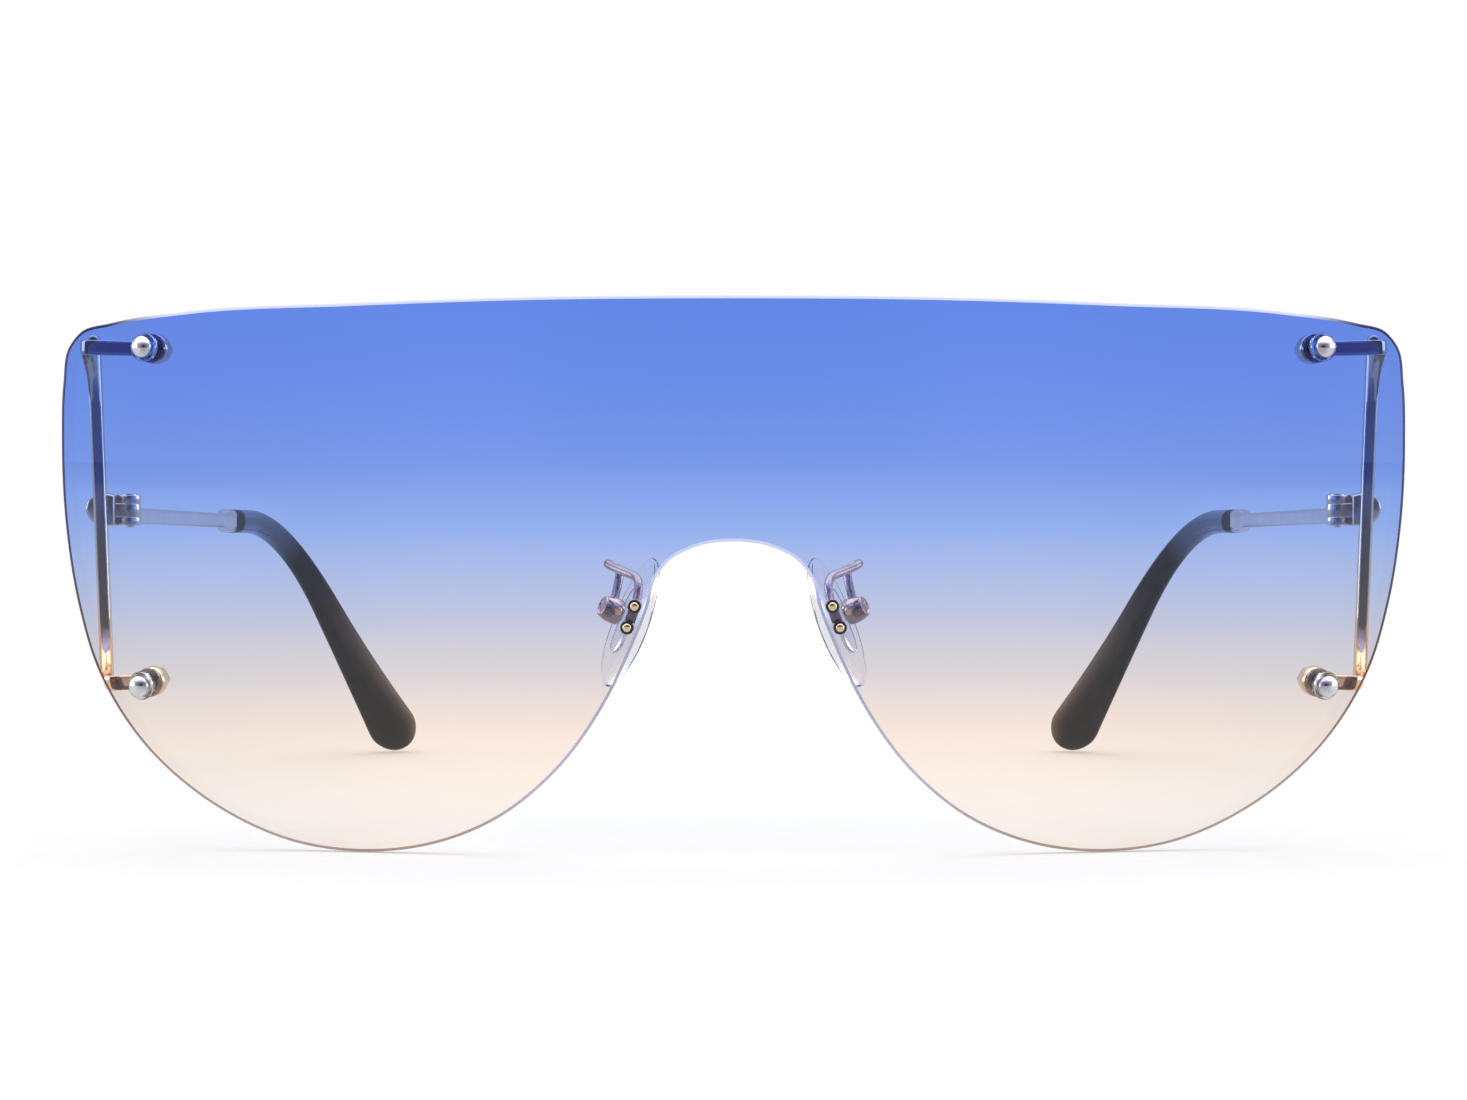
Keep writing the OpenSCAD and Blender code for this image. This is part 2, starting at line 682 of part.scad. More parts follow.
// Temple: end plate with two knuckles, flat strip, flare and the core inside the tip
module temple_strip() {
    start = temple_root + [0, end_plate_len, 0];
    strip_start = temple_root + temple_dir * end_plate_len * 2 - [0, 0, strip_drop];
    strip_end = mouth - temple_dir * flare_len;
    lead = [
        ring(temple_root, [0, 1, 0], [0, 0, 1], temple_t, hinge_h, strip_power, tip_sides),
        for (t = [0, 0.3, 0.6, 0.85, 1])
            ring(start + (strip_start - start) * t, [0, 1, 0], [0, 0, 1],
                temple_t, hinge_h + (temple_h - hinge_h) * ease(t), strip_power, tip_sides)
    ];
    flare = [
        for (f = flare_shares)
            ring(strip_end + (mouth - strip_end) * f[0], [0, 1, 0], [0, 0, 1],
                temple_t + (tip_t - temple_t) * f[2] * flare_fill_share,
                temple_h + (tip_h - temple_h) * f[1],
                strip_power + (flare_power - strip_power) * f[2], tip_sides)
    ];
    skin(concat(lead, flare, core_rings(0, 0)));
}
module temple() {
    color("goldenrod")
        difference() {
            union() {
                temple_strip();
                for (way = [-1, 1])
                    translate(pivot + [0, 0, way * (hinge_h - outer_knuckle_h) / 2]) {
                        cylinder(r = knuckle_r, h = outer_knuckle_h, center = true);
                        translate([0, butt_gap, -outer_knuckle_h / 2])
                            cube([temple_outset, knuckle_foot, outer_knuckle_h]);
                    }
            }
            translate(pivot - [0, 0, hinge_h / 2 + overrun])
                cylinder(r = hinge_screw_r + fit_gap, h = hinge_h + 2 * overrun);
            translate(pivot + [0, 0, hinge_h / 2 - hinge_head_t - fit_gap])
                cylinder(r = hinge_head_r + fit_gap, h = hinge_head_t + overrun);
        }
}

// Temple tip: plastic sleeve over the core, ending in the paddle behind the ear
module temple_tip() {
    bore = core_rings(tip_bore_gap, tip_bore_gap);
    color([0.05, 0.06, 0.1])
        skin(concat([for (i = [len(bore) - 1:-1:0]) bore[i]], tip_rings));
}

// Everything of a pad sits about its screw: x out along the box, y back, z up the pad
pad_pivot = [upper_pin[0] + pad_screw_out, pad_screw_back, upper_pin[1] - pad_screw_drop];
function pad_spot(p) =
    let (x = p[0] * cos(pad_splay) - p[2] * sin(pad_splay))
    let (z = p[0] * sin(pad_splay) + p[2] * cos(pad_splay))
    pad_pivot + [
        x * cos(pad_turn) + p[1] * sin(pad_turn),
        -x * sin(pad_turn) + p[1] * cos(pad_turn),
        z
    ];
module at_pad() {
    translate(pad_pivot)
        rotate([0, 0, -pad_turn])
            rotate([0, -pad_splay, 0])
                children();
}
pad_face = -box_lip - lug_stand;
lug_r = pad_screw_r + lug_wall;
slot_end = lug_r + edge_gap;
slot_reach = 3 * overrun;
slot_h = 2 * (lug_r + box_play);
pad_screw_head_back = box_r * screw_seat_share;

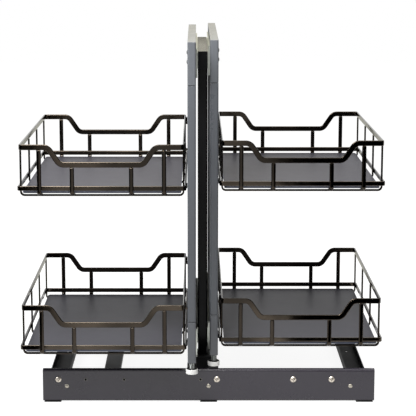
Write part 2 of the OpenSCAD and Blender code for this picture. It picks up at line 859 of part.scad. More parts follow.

☆ ☆ ☆ ☆ ☆

_GOAL_:
Return all of the data exactly as it reads.

_CORRECT RESPONSE_:
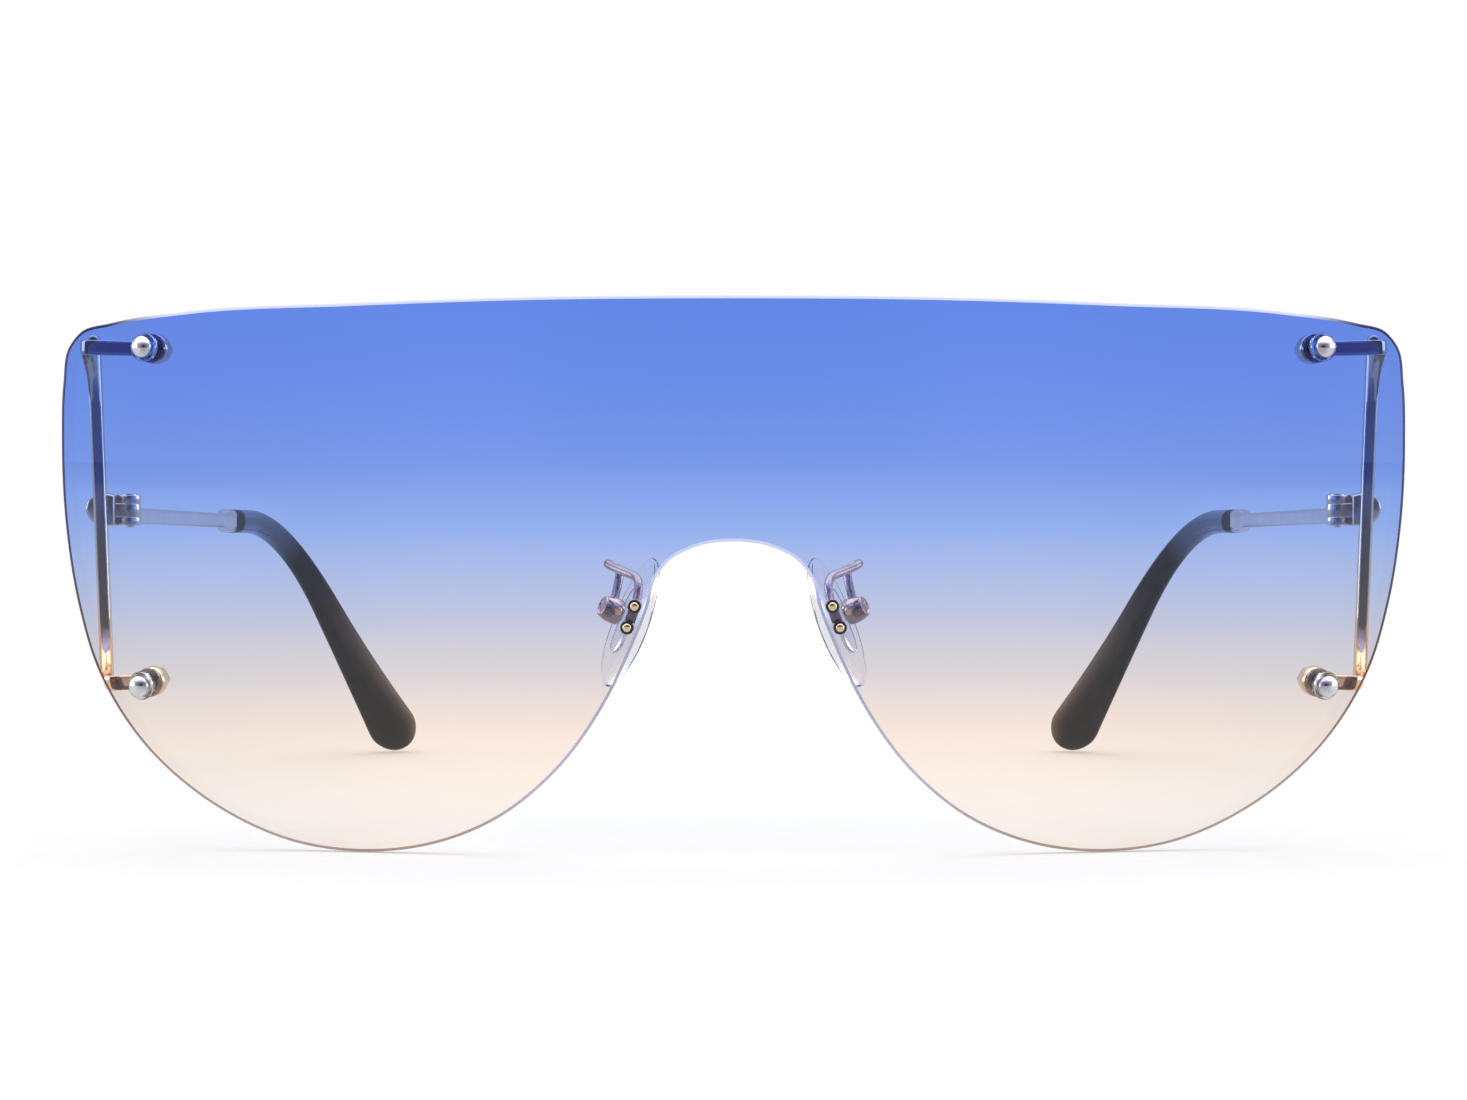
Keep writing the OpenSCAD and Blender code for this image. This is part 2, starting at line 682 of part.scad. More parts follow.
// Temple: end plate with two knuckles, flat strip, flare and the core inside the tip
module temple_strip() {
    start = temple_root + [0, end_plate_len, 0];
    strip_start = temple_root + temple_dir * end_plate_len * 2 - [0, 0, strip_drop];
    strip_end = mouth - temple_dir * flare_len;
    lead = [
        ring(temple_root, [0, 1, 0], [0, 0, 1], temple_t, hinge_h, strip_power, tip_sides),
        for (t = [0, 0.3, 0.6, 0.85, 1])
            ring(start + (strip_start - start) * t, [0, 1, 0], [0, 0, 1],
                temple_t, hinge_h + (temple_h - hinge_h) * ease(t), strip_power, tip_sides)
    ];
    flare = [
        for (f = flare_shares)
            ring(strip_end + (mouth - strip_end) * f[0], [0, 1, 0], [0, 0, 1],
                temple_t + (tip_t - temple_t) * f[2] * flare_fill_share,
                temple_h + (tip_h - temple_h) * f[1],
                strip_power + (flare_power - strip_power) * f[2], tip_sides)
    ];
    skin(concat(lead, flare, core_rings(0, 0)));
}
module temple() {
    color("goldenrod")
        difference() {
            union() {
                temple_strip();
                for (way = [-1, 1])
                    translate(pivot + [0, 0, way * (hinge_h - outer_knuckle_h) / 2]) {
                        cylinder(r = knuckle_r, h = outer_knuckle_h, center = true);
                        translate([0, butt_gap, -outer_knuckle_h / 2])
                            cube([temple_outset, knuckle_foot, outer_knuckle_h]);
                    }
            }
            translate(pivot - [0, 0, hinge_h / 2 + overrun])
                cylinder(r = hinge_screw_r + fit_gap, h = hinge_h + 2 * overrun);
            translate(pivot + [0, 0, hinge_h / 2 - hinge_head_t - fit_gap])
                cylinder(r = hinge_head_r + fit_gap, h = hinge_head_t + overrun);
        }
}

// Temple tip: plastic sleeve over the core, ending in the paddle behind the ear
module temple_tip() {
    bore = core_rings(tip_bore_gap, tip_bore_gap);
    color([0.05, 0.06, 0.1])
        skin(concat([for (i = [len(bore) - 1:-1:0]) bore[i]], tip_rings));
}

// Everything of a pad sits about its screw: x out along the box, y back, z up the pad
pad_pivot = [upper_pin[0] + pad_screw_out, pad_screw_back, upper_pin[1] - pad_screw_drop];
function pad_spot(p) =
    let (x = p[0] * cos(pad_splay) - p[2] * sin(pad_splay))
    let (z = p[0] * sin(pad_splay) + p[2] * cos(pad_splay))
    pad_pivot + [
        x * cos(pad_turn) + p[1] * sin(pad_turn),
        -x * sin(pad_turn) + p[1] * cos(pad_turn),
        z
    ];
module at_pad() {
    translate(pad_pivot)
        rotate([0, 0, -pad_turn])
            rotate([0, -pad_splay, 0])
                children();
}
pad_face = -box_lip - lug_stand;
lug_r = pad_screw_r + lug_wall;
slot_end = lug_r + edge_gap;
slot_reach = 3 * overrun;
slot_h = 2 * (lug_r + box_play);
pad_screw_head_back = box_r * screw_seat_share;

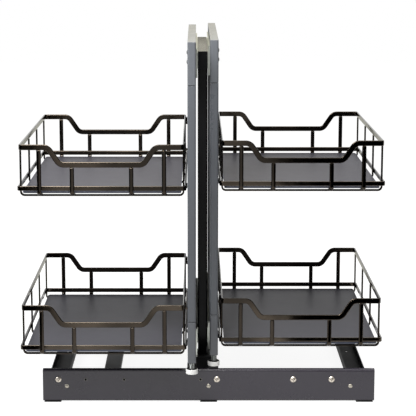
Write part 2 of the OpenSCAD and Blender code for this picture. It picks up at line 859 of part.scad. More parts follow.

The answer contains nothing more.